— start GIVEN MATERIAL —

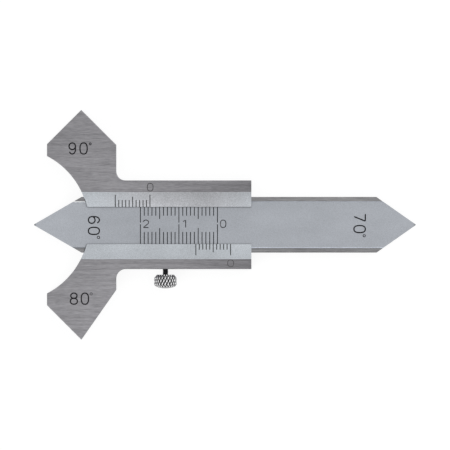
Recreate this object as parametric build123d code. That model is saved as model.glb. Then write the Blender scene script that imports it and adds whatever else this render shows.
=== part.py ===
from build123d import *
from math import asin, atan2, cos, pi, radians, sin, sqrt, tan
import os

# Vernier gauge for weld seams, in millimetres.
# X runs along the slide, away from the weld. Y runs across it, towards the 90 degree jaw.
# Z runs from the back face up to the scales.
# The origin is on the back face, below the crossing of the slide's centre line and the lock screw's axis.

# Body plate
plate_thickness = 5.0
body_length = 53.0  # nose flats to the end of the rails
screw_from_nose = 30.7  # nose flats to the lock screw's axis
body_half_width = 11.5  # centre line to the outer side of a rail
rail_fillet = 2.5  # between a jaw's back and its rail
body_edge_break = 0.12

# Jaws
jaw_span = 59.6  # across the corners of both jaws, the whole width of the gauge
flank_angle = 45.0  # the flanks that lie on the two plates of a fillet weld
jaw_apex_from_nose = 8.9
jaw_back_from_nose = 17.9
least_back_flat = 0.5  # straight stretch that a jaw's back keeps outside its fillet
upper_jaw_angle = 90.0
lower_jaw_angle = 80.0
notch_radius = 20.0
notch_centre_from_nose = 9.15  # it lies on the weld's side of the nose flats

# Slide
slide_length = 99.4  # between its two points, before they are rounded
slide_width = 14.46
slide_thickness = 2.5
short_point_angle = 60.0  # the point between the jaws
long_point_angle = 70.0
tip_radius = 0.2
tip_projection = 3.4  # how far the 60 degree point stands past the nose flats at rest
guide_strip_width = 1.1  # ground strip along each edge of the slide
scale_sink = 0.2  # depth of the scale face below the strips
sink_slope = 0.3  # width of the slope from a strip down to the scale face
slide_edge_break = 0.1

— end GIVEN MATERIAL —

(GOAL) Copy out the material word for word and line for line.

(RESPONSE)
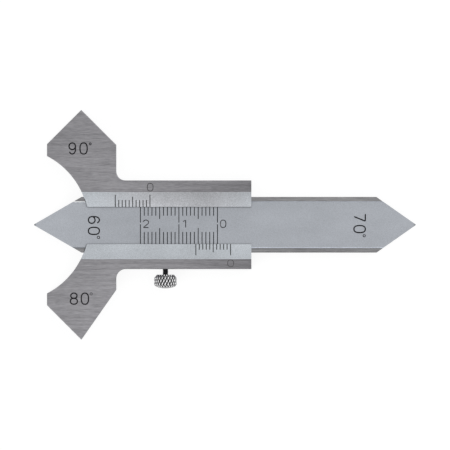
Recreate this object as parametric build123d code. That model is saved as model.glb. Then write the Blender scene script that imports it and adds whatever else this render shows.
=== part.py ===
from build123d import *
from math import asin, atan2, cos, pi, radians, sin, sqrt, tan
import os

# Vernier gauge for weld seams, in millimetres.
# X runs along the slide, away from the weld. Y runs across it, towards the 90 degree jaw.
# Z runs from the back face up to the scales.
# The origin is on the back face, below the crossing of the slide's centre line and the lock screw's axis.

# Body plate
plate_thickness = 5.0
body_length = 53.0  # nose flats to the end of the rails
screw_from_nose = 30.7  # nose flats to the lock screw's axis
body_half_width = 11.5  # centre line to the outer side of a rail
rail_fillet = 2.5  # between a jaw's back and its rail
body_edge_break = 0.12

# Jaws
jaw_span = 59.6  # across the corners of both jaws, the whole width of the gauge
flank_angle = 45.0  # the flanks that lie on the two plates of a fillet weld
jaw_apex_from_nose = 8.9
jaw_back_from_nose = 17.9
least_back_flat = 0.5  # straight stretch that a jaw's back keeps outside its fillet
upper_jaw_angle = 90.0
lower_jaw_angle = 80.0
notch_radius = 20.0
notch_centre_from_nose = 9.15  # it lies on the weld's side of the nose flats

# Slide
slide_length = 99.4  # between its two points, before they are rounded
slide_width = 14.46
slide_thickness = 2.5
short_point_angle = 60.0  # the point between the jaws
long_point_angle = 70.0
tip_radius = 0.2
tip_projection = 3.4  # how far the 60 degree point stands past the nose flats at rest
guide_strip_width = 1.1  # ground strip along each edge of the slide
scale_sink = 0.2  # depth of the scale face below the strips
sink_slope = 0.3  # width of the slope from a strip down to the scale face
slide_edge_break = 0.1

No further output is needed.